◆ AIM OF THE TASK ◆
Look through the data below and return each line where "Blender" appears.

◆ ENTRIES PROVIDED ◆
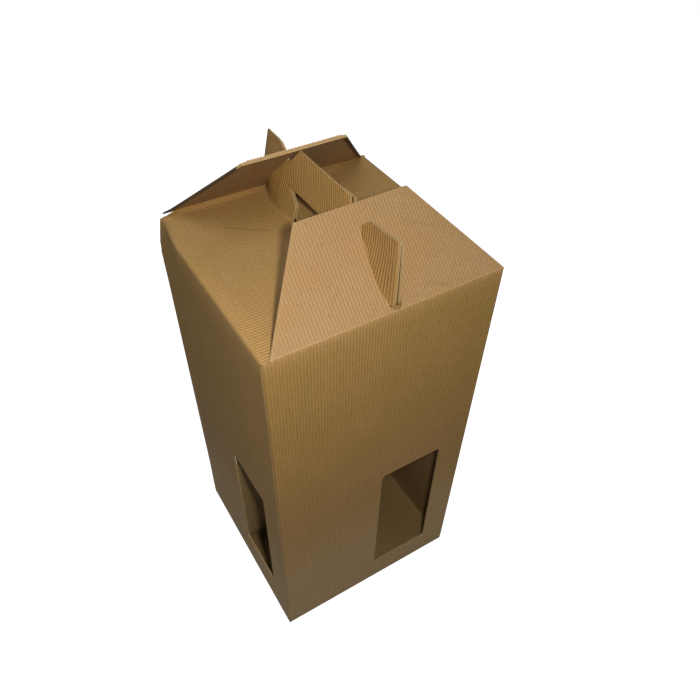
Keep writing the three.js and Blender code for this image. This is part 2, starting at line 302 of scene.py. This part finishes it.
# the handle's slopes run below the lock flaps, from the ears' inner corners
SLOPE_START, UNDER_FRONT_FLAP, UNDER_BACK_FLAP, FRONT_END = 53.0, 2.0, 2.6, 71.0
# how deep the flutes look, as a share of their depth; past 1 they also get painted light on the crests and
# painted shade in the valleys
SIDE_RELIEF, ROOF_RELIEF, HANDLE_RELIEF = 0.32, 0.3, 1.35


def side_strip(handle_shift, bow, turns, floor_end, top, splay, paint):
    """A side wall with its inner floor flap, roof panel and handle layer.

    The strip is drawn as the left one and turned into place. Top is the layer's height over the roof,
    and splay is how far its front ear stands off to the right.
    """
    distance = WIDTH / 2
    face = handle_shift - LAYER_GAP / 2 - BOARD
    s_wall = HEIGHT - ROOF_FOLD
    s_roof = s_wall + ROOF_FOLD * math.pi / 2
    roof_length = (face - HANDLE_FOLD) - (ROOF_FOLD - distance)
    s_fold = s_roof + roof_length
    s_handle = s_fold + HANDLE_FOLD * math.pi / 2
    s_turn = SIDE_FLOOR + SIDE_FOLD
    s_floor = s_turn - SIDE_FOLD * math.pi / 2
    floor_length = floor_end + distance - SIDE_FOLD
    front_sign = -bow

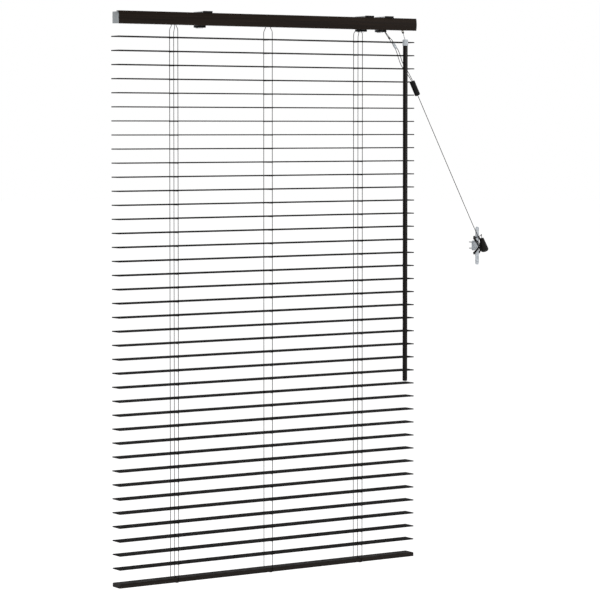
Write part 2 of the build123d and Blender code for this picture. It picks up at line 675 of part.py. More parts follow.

◆ ANSWER TO THIS PROBLEM ◆
Keep writing the three.js and Blender code for this image. This is part 2, starting at line 302 of scene.py. This part finishes it.
Write part 2 of the build123d and Blender code for this picture. It picks up at line 675 of part.py. More parts follow.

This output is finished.